Do not eat food that has been in a fire. The heat, smoke, and water can damage it. The same goes for drinks and medicine.
Prepare your damages insurance claim. Document all damage by taking a video to support your claim better.
What are some Safety Tips for wildfire
- Observe the wind. Wind direction and speed affect the wildfire greatly. Wildfire follows the direction of the wind. If you get into a situation where you need to escape a wildfire, go in the opposite direction of the wind. Also, keep track of the wind speed. Forceful winds, with a lot of speed, can drive wildfire to move much faster. This is important to know, because you may not have a lot of time for evacuation in windy conditions. People have been known to go off to work in the morning, and have not been able to come back home for their belongings because the wildfire picked up speed and moved much faster than they anticipated.
- Evacuate in time. To better evaluate the danger, purchase a gadget like Kestrel to measure fire/heat. Make sure you don’t wait to evacuate at the last moment. You could end up getting stuck in traffic, with wildfire catching up to you. This is not an enviable situation.
- Find safety. Burnt areas are safe to travel through. Fire can’t go back through already burnt ground.
- Find a large body of water. A lake, a pond, or even a swimming pool can bring you salvation from raging wildfire.
- Be mindful of nature. If you like spending time outdoors, as a camper or hiker, be aware that your camping stove can be the cause of a disastrous fire if left unattended. Even smokers should be extra cautious with cigarette buds as they can easily start a wildfire.
Can I help fight fires in California?
- Be active. You can post on social media, like Facebook and Twitter. Promote preparedness for wildfire and the importance of community involvement. You can warn about the dangers of a campfire in nature. You can share links, brochures, and posters.
- Donate. You can help in getting resources for the affected area and with rebuilding efforts. Donate money to the Wildfire Relief Fund, or to SAVE by California Fire Foundation. You can donate emergency food to your local food bank.
“There’s never enough resources to go around the entire country,”
said JW McCoy, acting deputy fire staff officer for the Lincoln National Forest.
- Volunteer. You can help rescued animals at local emergency shelters. You can also volunteer at Red Cross shelters, especially if you are a health professional. If you are a firefighter living outside California, try volunteering. To be a volunteer firefighter you need training.
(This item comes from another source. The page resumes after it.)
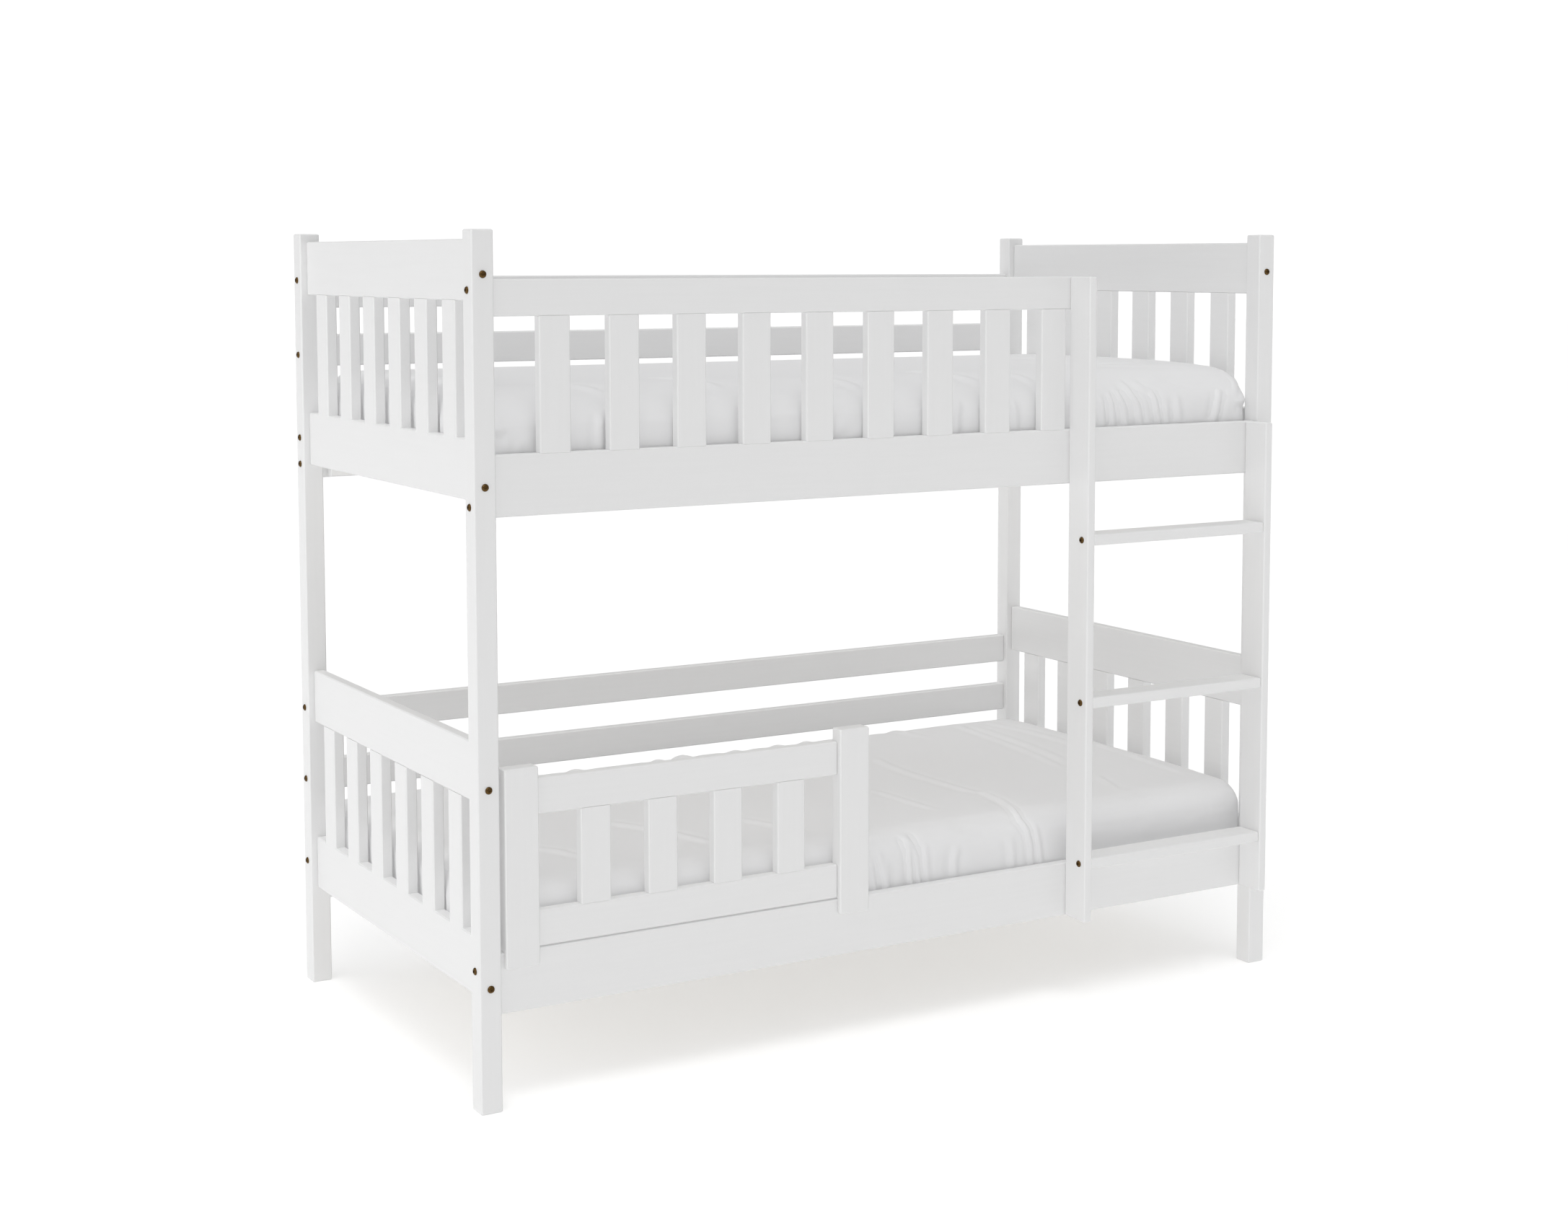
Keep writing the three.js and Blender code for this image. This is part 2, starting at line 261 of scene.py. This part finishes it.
def pine():
    finish = Finish("bare_pine", roughness=0.62)
    grain = finish.noise((90.0, 4.0, 90.0), detail=6.0, distortion=0.6)
    finish.colour(grain, (0.79, 0.755, 0.70), (0.87, 0.85, 0.81))
    finish.bump(grain, strength=0.2, distance=0.001)
    return finish.material


def cotton():
    finish = Finish("cotton_sheet", roughness=0.85)
    finish.shader.inputs["Base Color"].default_value = (0.78, 0.78, 0.785, 1)
    finish.shader.inputs["Sheen Weight"].default_value = 0.15
    finish.bump(finish.noise(scale=900.0), strength=0.08, distance=0.0004)
    return finish.material


# ---------------------------------------------------------------- carried-over boards
ROUNDING = 0.0011
SAME_POINT = 0.00002
SHARP_ANGLE = 30


def longest_axis(node):
    low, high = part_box(node)
    size = high - low
    return "xyz"[max(range(3), key=lambda axis: size[axis])]


def soften_edges(node):
    """Rounds a board's chamfers and shades its flat faces flat."""
    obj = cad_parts[node]
    mesh = obj.data
    if mesh.has_custom_normals:
        mesh.attributes.remove(mesh.attributes["custom_normal"])
    mesh.shade_smooth()
    weld = obj.modifiers.new("weld", "WELD")
    weld.merge_threshold = SAME_POINT
    bevel = obj.modifiers.new("round", "BEVEL")
    bevel.width = ROUNDING
    bevel.segments = 2
    bevel.limit_method = "ANGLE"
    bevel.angle_limit = math.radians(SHARP_ANGLE)
    normals = obj.modifiers.new("flat_faces", "WEIGHTED_NORMAL")
    normals.keep_sharp = False
    normals.weight = 100


def finish_boards():
    paints = {axis: lacquer(axis) for axis in "xyz"}
    wood = pine()
    for node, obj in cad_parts.items():
        if node.startswith(("mattress", "ladder_bolt")):
            continue
        obj.data.materials.clear()
        if node.startswith("slatted_base"):
            obj.data.materials.append(wood)
        else:
            obj.data.materials.append(paints[longest_axis(node)])
        soften_edges(node)


# ---------------------------------------------------------------- bolts
HEAD_RADIUS = 0.00625
HEAD_HEIGHT = 0.0034
HEX_APOTHEM = 0.0022
SOCKET_DEPTH = 0.0026
HEAD_SIDES = 48
SHANK_RADIUS = 0.003
SHANK_LENGTH = 0.030
# The dome's profile runs between these two angles above the head's underside, in so many steps.
DOME_START, DOME_STOP = 6, 68
DOME_STEPS = 8
DOME_FULLNESS = 0.8


def hexagon(angle):
    """Distance from the middle to a hexagon's edge, for a distance of 1 to its flats."""
    sixth = math.pi / 3
    return 1.0 / math.cos((angle + sixth / 2) % sixth - sixth / 2)


def bolt_mesh():
    """A domed bolt head with a hexagon socket, its underside at z = 0, its shank below."""
    # Each ring of the profile: radius, height, and whether it is a hexagon.
    dome = [
        (SHANK_RADIUS, -SHANK_LENGTH, False),
        (SHANK_RADIUS, 0, False),
        (HEAD_RADIUS * 0.97, 0, False),
    ]
    full_rise = math.sin(math.radians(DOME_STOP))
    for step in range(DOME_STEPS + 1):
        turn = math.radians(DOME_START + (DOME_STOP - DOME_START) * step / DOME_STEPS)
        radius = HEAD_RADIUS * math.cos(turn) ** DOME_FULLNESS
        dome.append((radius, HEAD_HEIGHT * math.sin(turn) / full_rise, False))
    rim, floor = HEX_APOTHEM, HEAD_HEIGHT - SOCKET_DEPTH
    socket = [
        (rim + 0.0005, HEAD_HEIGHT * 1.005, True),
        (rim, HEAD_HEIGHT - 0.0003, True),
        (rim, floor, True),
        (rim * 0.5, floor - 0.0006, True),
    ]
    mesh = bpy.data.meshes.new("bolt_head")
    work = bmesh.new()
    rings = []
    for radius, height, is_hexagon in dome + socket:
        ring = []
        for side in range(HEAD_SIDES):
            angle = 2 * math.pi * side / HEAD_SIDES
            reach = radius * (hexagon(angle) if is_hexagon else 1.0)
            place = (reach * math.cos(angle), reach * math.sin(angle), height)
            ring.append(work.verts.new(place))
        rings.append(ring)
    for below, above in zip(rings, rings[1:]):
        for side in range(HEAD_SIDES):
            following = (side + 1) % HEAD_SIDES
            work.faces.new((below[side], below[following], above[following], above[side]))
    work.faces.new(rings[0][::-1])
    work.faces.new(rings[-1])
    bmesh.ops.recalc_face_normals(work, faces=work.faces)
    work.to_mesh(mesh)
    work.free()
    mesh.shade_smooth()
    mesh.set_sharp_from_angle(angle=math.radians(35))
    return mesh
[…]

Wildfire has devastating consequences so do your best to work on prevention. Make sure you are always prepared and ready for evacuation. Don’t count on outside help, be self-reliant.
Learn from Preppers, Government agencies, and get involved in your community’s activities.
This is a process. Don’t wait until it’s too late. Remember, you CAN save your family home.
If you can help wildfire victims, donate, and volunteer.
Follow the news, watch Cal Fire TV for updates. They reported 27 major wildfires in California on the first day of Autumn September 22, 2020.